Start of Supplied data

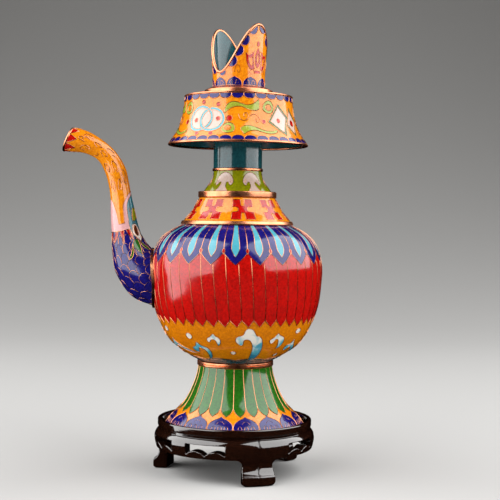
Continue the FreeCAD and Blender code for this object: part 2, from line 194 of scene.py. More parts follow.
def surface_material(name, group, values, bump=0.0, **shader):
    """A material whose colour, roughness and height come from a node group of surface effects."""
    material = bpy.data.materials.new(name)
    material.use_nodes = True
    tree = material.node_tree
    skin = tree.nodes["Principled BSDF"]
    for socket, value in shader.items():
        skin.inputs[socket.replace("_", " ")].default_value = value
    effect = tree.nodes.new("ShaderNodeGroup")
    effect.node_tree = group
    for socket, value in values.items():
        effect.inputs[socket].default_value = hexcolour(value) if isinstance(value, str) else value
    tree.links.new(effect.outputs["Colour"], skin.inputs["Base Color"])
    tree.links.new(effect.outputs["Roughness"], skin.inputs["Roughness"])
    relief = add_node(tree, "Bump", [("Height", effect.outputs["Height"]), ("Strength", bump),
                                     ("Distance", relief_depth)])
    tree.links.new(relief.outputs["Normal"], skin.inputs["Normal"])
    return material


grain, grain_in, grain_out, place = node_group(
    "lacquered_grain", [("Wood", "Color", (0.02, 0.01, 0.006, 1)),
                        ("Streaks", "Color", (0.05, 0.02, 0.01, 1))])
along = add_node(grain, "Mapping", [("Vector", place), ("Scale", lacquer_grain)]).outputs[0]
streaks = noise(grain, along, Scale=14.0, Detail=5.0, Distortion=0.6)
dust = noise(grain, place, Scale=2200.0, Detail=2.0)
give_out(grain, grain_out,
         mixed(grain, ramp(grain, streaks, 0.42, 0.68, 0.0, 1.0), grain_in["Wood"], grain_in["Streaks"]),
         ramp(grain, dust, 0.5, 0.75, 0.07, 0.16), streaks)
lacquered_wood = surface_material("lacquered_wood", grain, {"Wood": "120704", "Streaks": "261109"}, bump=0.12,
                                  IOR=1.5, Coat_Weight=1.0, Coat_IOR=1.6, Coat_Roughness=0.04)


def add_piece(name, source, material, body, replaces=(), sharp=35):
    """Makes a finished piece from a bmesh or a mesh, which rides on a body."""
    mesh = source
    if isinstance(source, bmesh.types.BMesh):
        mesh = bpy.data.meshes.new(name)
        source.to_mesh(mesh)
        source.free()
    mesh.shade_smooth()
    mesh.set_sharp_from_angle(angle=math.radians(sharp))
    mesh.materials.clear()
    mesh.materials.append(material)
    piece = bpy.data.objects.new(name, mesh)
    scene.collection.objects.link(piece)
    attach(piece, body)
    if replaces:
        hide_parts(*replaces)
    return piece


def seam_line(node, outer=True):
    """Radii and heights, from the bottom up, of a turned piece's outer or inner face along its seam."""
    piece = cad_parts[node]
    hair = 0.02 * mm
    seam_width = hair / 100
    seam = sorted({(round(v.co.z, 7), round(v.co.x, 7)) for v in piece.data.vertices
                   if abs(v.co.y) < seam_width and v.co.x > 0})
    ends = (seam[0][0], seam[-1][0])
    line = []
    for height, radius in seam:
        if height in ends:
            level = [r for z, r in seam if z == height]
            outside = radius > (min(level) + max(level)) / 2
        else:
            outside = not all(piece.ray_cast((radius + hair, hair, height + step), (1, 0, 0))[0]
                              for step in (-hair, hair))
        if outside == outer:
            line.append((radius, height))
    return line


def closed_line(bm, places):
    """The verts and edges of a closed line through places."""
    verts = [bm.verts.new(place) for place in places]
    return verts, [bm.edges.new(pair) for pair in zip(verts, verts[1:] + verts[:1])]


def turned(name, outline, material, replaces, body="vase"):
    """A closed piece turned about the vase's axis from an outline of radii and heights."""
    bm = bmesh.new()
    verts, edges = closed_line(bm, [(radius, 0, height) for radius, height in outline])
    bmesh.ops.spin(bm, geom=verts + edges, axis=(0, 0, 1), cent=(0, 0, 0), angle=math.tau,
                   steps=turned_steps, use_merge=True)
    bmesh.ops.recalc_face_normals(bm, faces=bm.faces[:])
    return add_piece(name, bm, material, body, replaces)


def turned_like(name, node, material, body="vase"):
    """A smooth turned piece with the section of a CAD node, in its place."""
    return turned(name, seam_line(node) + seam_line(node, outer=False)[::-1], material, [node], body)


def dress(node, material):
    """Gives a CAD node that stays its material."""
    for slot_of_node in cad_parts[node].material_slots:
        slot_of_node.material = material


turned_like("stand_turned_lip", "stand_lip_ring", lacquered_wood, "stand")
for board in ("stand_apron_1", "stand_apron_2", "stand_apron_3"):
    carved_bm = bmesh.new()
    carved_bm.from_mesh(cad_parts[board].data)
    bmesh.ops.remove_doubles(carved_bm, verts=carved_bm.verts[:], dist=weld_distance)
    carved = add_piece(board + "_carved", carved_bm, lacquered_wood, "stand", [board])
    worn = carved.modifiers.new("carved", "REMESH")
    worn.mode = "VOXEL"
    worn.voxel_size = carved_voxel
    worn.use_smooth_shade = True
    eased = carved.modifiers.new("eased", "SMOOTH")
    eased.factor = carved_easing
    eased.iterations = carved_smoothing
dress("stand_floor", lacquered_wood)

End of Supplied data

• Work to complete
Reproduce all the data word for word.

• Worked solution
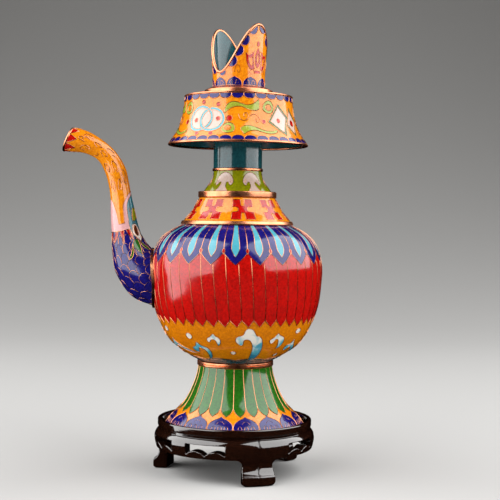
Continue the FreeCAD and Blender code for this object: part 2, from line 194 of scene.py. More parts follow.
def surface_material(name, group, values, bump=0.0, **shader):
    """A material whose colour, roughness and height come from a node group of surface effects."""
    material = bpy.data.materials.new(name)
    material.use_nodes = True
    tree = material.node_tree
    skin = tree.nodes["Principled BSDF"]
    for socket, value in shader.items():
        skin.inputs[socket.replace("_", " ")].default_value = value
    effect = tree.nodes.new("ShaderNodeGroup")
    effect.node_tree = group
    for socket, value in values.items():
        effect.inputs[socket].default_value = hexcolour(value) if isinstance(value, str) else value
    tree.links.new(effect.outputs["Colour"], skin.inputs["Base Color"])
    tree.links.new(effect.outputs["Roughness"], skin.inputs["Roughness"])
    relief = add_node(tree, "Bump", [("Height", effect.outputs["Height"]), ("Strength", bump),
                                     ("Distance", relief_depth)])
    tree.links.new(relief.outputs["Normal"], skin.inputs["Normal"])
    return material


grain, grain_in, grain_out, place = node_group(
    "lacquered_grain", [("Wood", "Color", (0.02, 0.01, 0.006, 1)),
                        ("Streaks", "Color", (0.05, 0.02, 0.01, 1))])
along = add_node(grain, "Mapping", [("Vector", place), ("Scale", lacquer_grain)]).outputs[0]
streaks = noise(grain, along, Scale=14.0, Detail=5.0, Distortion=0.6)
dust = noise(grain, place, Scale=2200.0, Detail=2.0)
give_out(grain, grain_out,
         mixed(grain, ramp(grain, streaks, 0.42, 0.68, 0.0, 1.0), grain_in["Wood"], grain_in["Streaks"]),
         ramp(grain, dust, 0.5, 0.75, 0.07, 0.16), streaks)
lacquered_wood = surface_material("lacquered_wood", grain, {"Wood": "120704", "Streaks": "261109"}, bump=0.12,
                                  IOR=1.5, Coat_Weight=1.0, Coat_IOR=1.6, Coat_Roughness=0.04)


def add_piece(name, source, material, body, replaces=(), sharp=35):
    """Makes a finished piece from a bmesh or a mesh, which rides on a body."""
    mesh = source
    if isinstance(source, bmesh.types.BMesh):
        mesh = bpy.data.meshes.new(name)
        source.to_mesh(mesh)
        source.free()
    mesh.shade_smooth()
    mesh.set_sharp_from_angle(angle=math.radians(sharp))
    mesh.materials.clear()
    mesh.materials.append(material)
    piece = bpy.data.objects.new(name, mesh)
    scene.collection.objects.link(piece)
    attach(piece, body)
    if replaces:
        hide_parts(*replaces)
    return piece


def seam_line(node, outer=True):
    """Radii and heights, from the bottom up, of a turned piece's outer or inner face along its seam."""
    piece = cad_parts[node]
    hair = 0.02 * mm
    seam_width = hair / 100
    seam = sorted({(round(v.co.z, 7), round(v.co.x, 7)) for v in piece.data.vertices
                   if abs(v.co.y) < seam_width and v.co.x > 0})
    ends = (seam[0][0], seam[-1][0])
    line = []
    for height, radius in seam:
        if height in ends:
            level = [r for z, r in seam if z == height]
            outside = radius > (min(level) + max(level)) / 2
        else:
            outside = not all(piece.ray_cast((radius + hair, hair, height + step), (1, 0, 0))[0]
                              for step in (-hair, hair))
        if outside == outer:
            line.append((radius, height))
    return line


def closed_line(bm, places):
    """The verts and edges of a closed line through places."""
    verts = [bm.verts.new(place) for place in places]
    return verts, [bm.edges.new(pair) for pair in zip(verts, verts[1:] + verts[:1])]


def turned(name, outline, material, replaces, body="vase"):
    """A closed piece turned about the vase's axis from an outline of radii and heights."""
    bm = bmesh.new()
    verts, edges = closed_line(bm, [(radius, 0, height) for radius, height in outline])
    bmesh.ops.spin(bm, geom=verts + edges, axis=(0, 0, 1), cent=(0, 0, 0), angle=math.tau,
                   steps=turned_steps, use_merge=True)
    bmesh.ops.recalc_face_normals(bm, faces=bm.faces[:])
    return add_piece(name, bm, material, body, replaces)


def turned_like(name, node, material, body="vase"):
    """A smooth turned piece with the section of a CAD node, in its place."""
    return turned(name, seam_line(node) + seam_line(node, outer=False)[::-1], material, [node], body)


def dress(node, material):
    """Gives a CAD node that stays its material."""
    for slot_of_node in cad_parts[node].material_slots:
        slot_of_node.material = material


turned_like("stand_turned_lip", "stand_lip_ring", lacquered_wood, "stand")
for board in ("stand_apron_1", "stand_apron_2", "stand_apron_3"):
    carved_bm = bmesh.new()
    carved_bm.from_mesh(cad_parts[board].data)
    bmesh.ops.remove_doubles(carved_bm, verts=carved_bm.verts[:], dist=weld_distance)
    carved = add_piece(board + "_carved", carved_bm, lacquered_wood, "stand", [board])
    worn = carved.modifiers.new("carved", "REMESH")
    worn.mode = "VOXEL"
    worn.voxel_size = carved_voxel
    worn.use_smooth_shade = True
    eased = carved.modifiers.new("eased", "SMOOTH")
    eased.factor = carved_easing
    eased.iterations = carved_smoothing
dress("stand_floor", lacquered_wood)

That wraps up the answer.